--- SOURCE MATERIAL ---

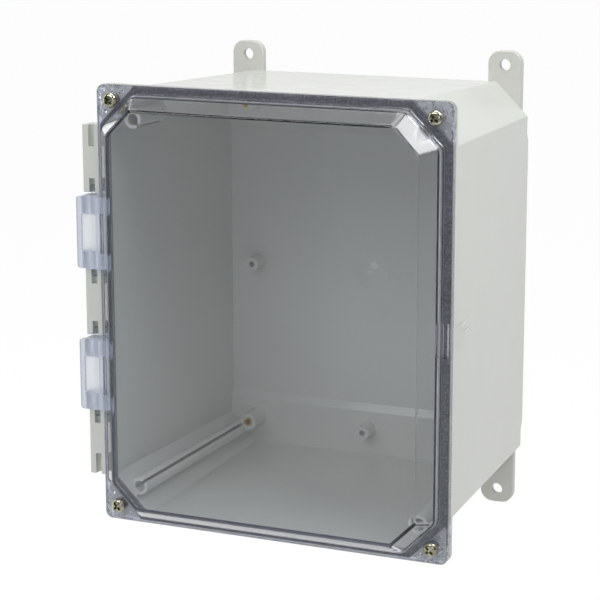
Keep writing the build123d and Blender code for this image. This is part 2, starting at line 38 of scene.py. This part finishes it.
# Cover, centred on X and Z: a dome on a flange, with a crease round the dome's foot. The sizes
# are the part's own
dome_height = 18.2 * mm
crease_height = 5.4 * mm
crease_inset = 6.2 * mm
crease_leg = 23.6 * mm
cover_half_x = cover_high.x
cover_half_z = cover_high.z
cover_corner = cover_half_x + cover_half_z
flange_face = cover_low.y + dome_height
crease_y = flange_face - crease_height
crease_x = cover_half_x - crease_inset
crease_z = cover_half_z - crease_inset
crease_chamfer = crease_x + crease_z - crease_leg

# How far above the flange its cloudy finish starts to fade, and where the fade ends
cloud_fade = (1.65 * mm, 0.35 * mm)
# Painted highlight line on the crease: where it fades across, and its inner side on the sides and
# chamfers
crease_fade = (1.3 * mm, 0.5 * mm)
crease_inner = (1.5 * mm, 0.9 * mm)
crease_inner_chamfer = (2.1 * mm, 1.3 * mm)
# Ripples in the flange's corners, as distances inward from the cover's corner and sides
ripple_corner = (23.6 * mm, 15.6 * mm)
ripple_side_x = (9.4 * mm, 7.4 * mm)
ripple_side_z = (8.2 * mm, 6.7 * mm)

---

Reproduce all the data word for word.

[RESULT]
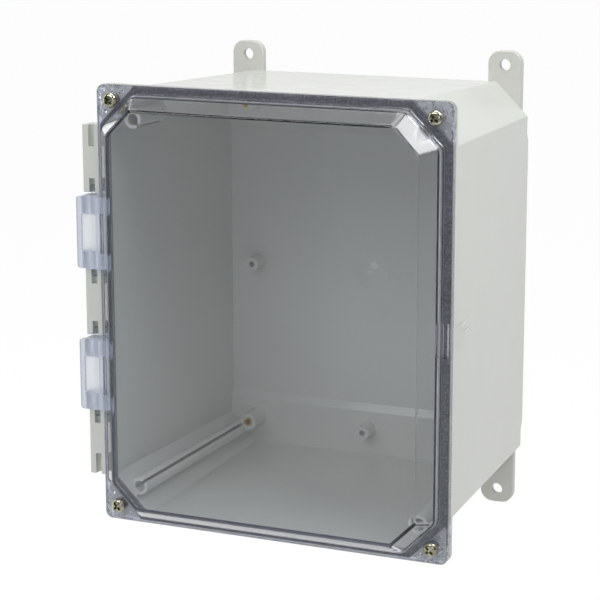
Keep writing the build123d and Blender code for this image. This is part 2, starting at line 38 of scene.py. This part finishes it.
# Cover, centred on X and Z: a dome on a flange, with a crease round the dome's foot. The sizes
# are the part's own
dome_height = 18.2 * mm
crease_height = 5.4 * mm
crease_inset = 6.2 * mm
crease_leg = 23.6 * mm
cover_half_x = cover_high.x
cover_half_z = cover_high.z
cover_corner = cover_half_x + cover_half_z
flange_face = cover_low.y + dome_height
crease_y = flange_face - crease_height
crease_x = cover_half_x - crease_inset
crease_z = cover_half_z - crease_inset
crease_chamfer = crease_x + crease_z - crease_leg

# How far above the flange its cloudy finish starts to fade, and where the fade ends
cloud_fade = (1.65 * mm, 0.35 * mm)
# Painted highlight line on the crease: where it fades across, and its inner side on the sides and
# chamfers
crease_fade = (1.3 * mm, 0.5 * mm)
crease_inner = (1.5 * mm, 0.9 * mm)
crease_inner_chamfer = (2.1 * mm, 1.3 * mm)
# Ripples in the flange's corners, as distances inward from the cover's corner and sides
ripple_corner = (23.6 * mm, 15.6 * mm)
ripple_side_x = (9.4 * mm, 7.4 * mm)
ripple_side_z = (8.2 * mm, 6.7 * mm)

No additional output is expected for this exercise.